TRIBUNNEWS.COM, JAKARTA - Peneliti Imparsial, Hussein Ahmad mengatakan pencopotan Kapolres Malang AKBP Ferli Hidayat dan 9 Komandan Brimob buntut tragedi Stadion Kanjuruhan tidak serta merta menghapuskan pertanggungjawaban pidana mereka.
Menurutnya proses hukum harus juga menyasar bukan hanya pelaku lapangan, tapi juga komandan yang bertugas saat itu.
"Digesernya Kapolres dan komandan Brimob tidak menghapuskan pertanggungjawaban pidana mereka," kata Hussein dalam konferensi pers daring Tragedi Kemanusiaan Kanjuruhan, di kanal Youtube Yayasan LBH Indonesia, Rabu (5/10/2022).

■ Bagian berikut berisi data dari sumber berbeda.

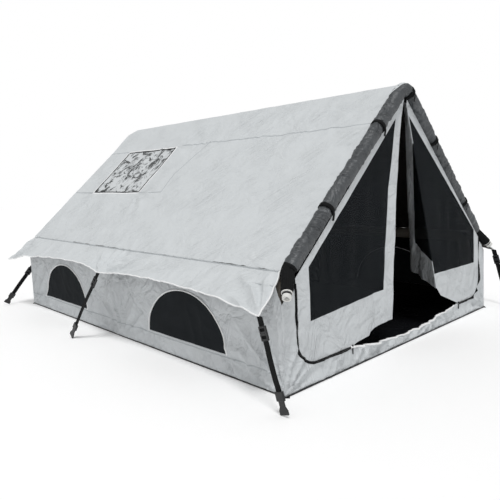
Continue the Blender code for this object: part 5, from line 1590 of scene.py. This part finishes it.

Hussein menyampaikan dalam konteks peristiwa di Stadion Kanjuruhan, menurutnya mustahil tidak ada perintah atau izin dari atasan ketika aparat lapangan menembakkan gas air mata.
Kalaupun tindakan penembakan gas air mata berdasarkan diskresi atau tindakan sendiri yang diambil aparat di lapangan, Hussein mempertanyakan adanya pembiaran tindakan tersebut.
Baca juga: Setelah Kapolres Malang, Ramai Desakan Minta Kapolda Jatim Dicopot Imbas Tragedi Kanjuruhan
"Dalam konteks peristiwa di Kanjuruhan, tidak mungkin tidak ada perintah dari atasan atau izin dari atasan ketika melakukan penembakan (gas air mata). Kalaupun mereka menggunakan diskresi mereka, bertindak sendiri, kenapa kemudian dibiarkan," ujarnya.
"Dalam konteks itu saja salah ada pembiaran. Karena ini masuk pembunuhan. Sekian ratus orang tidak mati tiba-tiba karena serangan jantung. Tapi karena proses yang mendahuluinya, misalnya ditembakkan gas air mata," jelas dia.